MQL (Marketing Qualified Lead)

A lead that marketing judges ready for sales follow-up.

Definition

Marketing Qualified Lead (MQL) is a lead who has demonstrated sufficient interest and fit — through behavioral signals (content downloads, demo requests, pricing page views) and firmographic criteria (ICP match, company size) — to be worth a sales conversation.

Context

MQL definitions vary widely between companies, which makes benchmarks almost useless. An 'MQL' at one company might be a pricing-page visitor; at another it requires a demo request. The definition has to be agreed between marketing and sales locally.
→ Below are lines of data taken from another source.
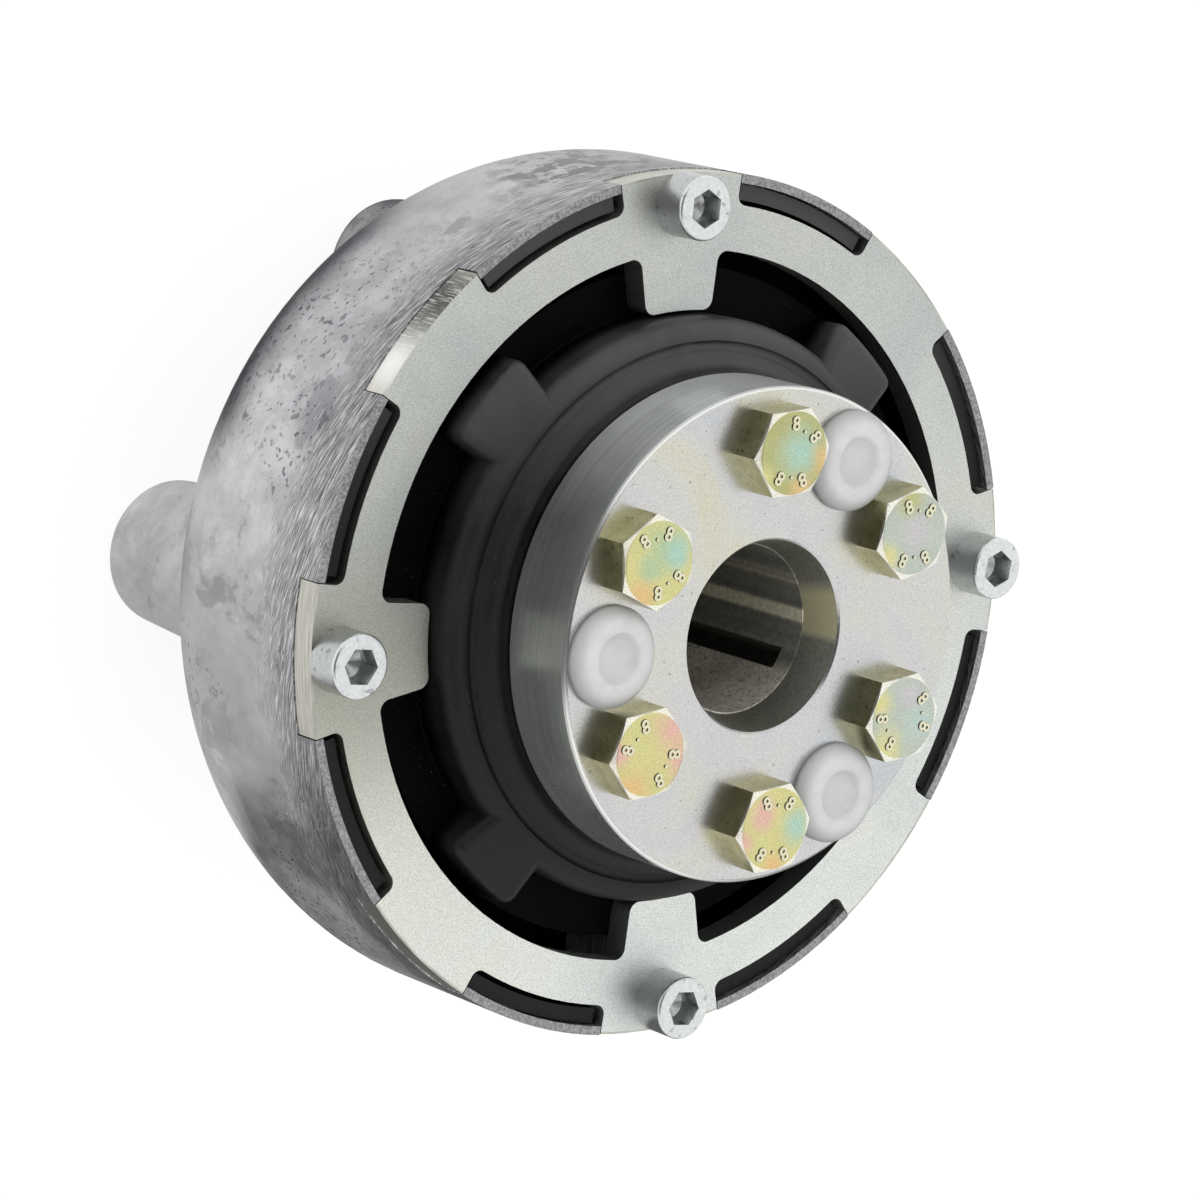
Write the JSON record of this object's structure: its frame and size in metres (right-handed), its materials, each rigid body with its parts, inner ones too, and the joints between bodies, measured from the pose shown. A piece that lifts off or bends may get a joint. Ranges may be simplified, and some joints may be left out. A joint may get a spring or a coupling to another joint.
{
  "type": "flexible shaft coupling",
  "caption": "Flexible shaft coupling: cast housing with rear bosses, castellated retaining ring, lobed rubber element and a bolted split-sleeve clamp hub.",
  "frame": {"origin": "centre of the plane of the four rear boss faces, on the shaft axis", "axes": "+Z along the shaft from the gearbox side to the clamp flange; X and Y through the four bosses, the four inner teeth and the four ring screws, so the rubber lobes lie at 45 degrees"},
  "size_m": [0.1812, 0.1812, 0.1394],
  "materials": {
    "cast_aluminium": "satin, as cast with a turned side",
    "pale_zinc_plate": "fine matt zinc plating, slightly yellow",
    "black_rubber": "matt moulded rubber with dust",
    "dark_steel": "plain machined steel, hidden",
    "sleeve_steel": "dark turned bore with fine pits",
    "bright_zinc_steel": "satin bright zinc plating",
    "yellow_zinc_bolt": "yellow chromated zinc with green and pink patches",
    "frosted_plastic": "frosted translucent plastic",
    "bright_zinc_screw": "bright zinc plating"
  },
  "bodies": {
    "root": {"housing": "cast_aluminium", "retaining_ring": "pale_zinc_plate", "rubber_element": "black_rubber", "inner_hub": "dark_steel", "split_sleeve": "sleeve_steel", "clamp_flange": "bright_zinc_steel", "hex_bolt_1": "yellow_zinc_bolt", "hex_bolt_2": "yellow_zinc_bolt", "hex_bolt_3": "yellow_zinc_bolt", "hex_bolt_4": "yellow_zinc_bolt", "hex_bolt_5": "yellow_zinc_bolt", "hex_bolt_6": "yellow_zinc_bolt", "thread_cap_1": "frosted_plastic", "thread_cap_2": "frosted_plastic", "thread_cap_3": "frosted_plastic", "ring_screw_1": "bright_zinc_screw", "ring_screw_2": "bright_zinc_screw", "ring_screw_3": "bright_zinc_screw", "ring_screw_4": "bright_zinc_screw"}
  },
  "joints": []
}
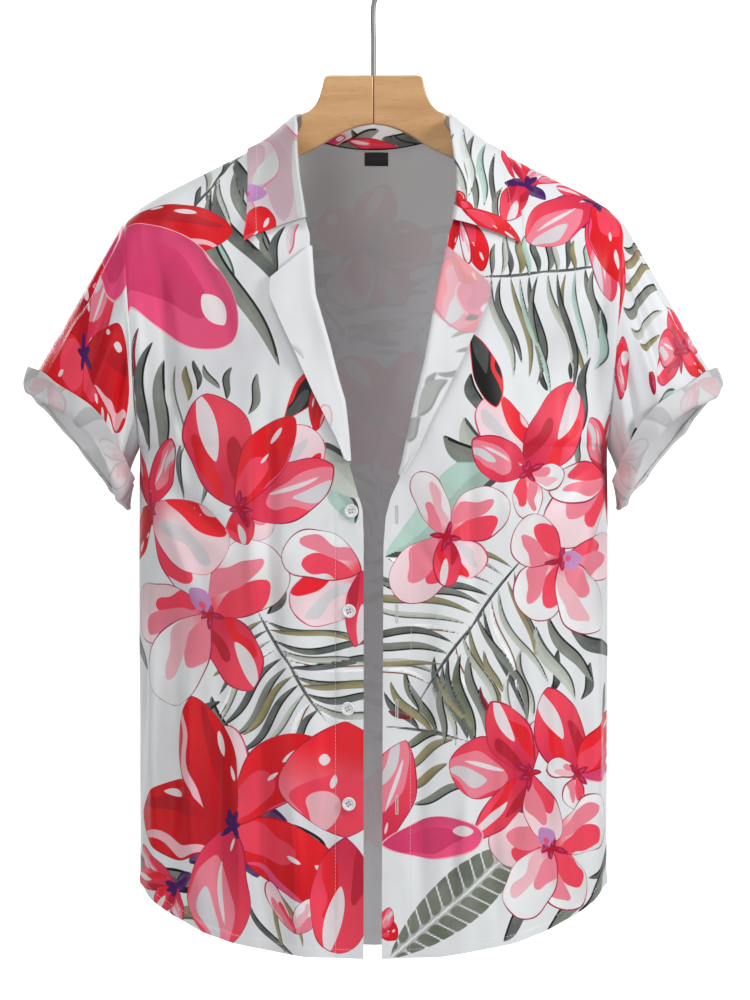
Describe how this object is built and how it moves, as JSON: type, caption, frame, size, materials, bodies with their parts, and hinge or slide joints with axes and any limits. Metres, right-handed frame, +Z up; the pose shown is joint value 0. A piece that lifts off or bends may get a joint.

The meaningful downstream metric is MQL-to-SQL conversion rate (typically 20–40% in healthy B2B) and MQL-to-closed-won (typically 1–10%). Low conversion at either stage signals MQL criteria are too loose.

Example

A typical B2B SaaS defines MQL as: (a) ICP-fit company (from enrichment data), AND (b) job title in target persona, AND (c) behavioral signal (>3 pricing page views, OR demo request, OR content download + 2 return visits).

The nuance most definitions miss

MQLs are a marketing construct that often doesn't match sales reality. Sales teams increasingly prefer to skip MQLs and work directly from account-level intent signals. When sales 'doesn't trust MQLs,' the problem is usually the definition, not the concept.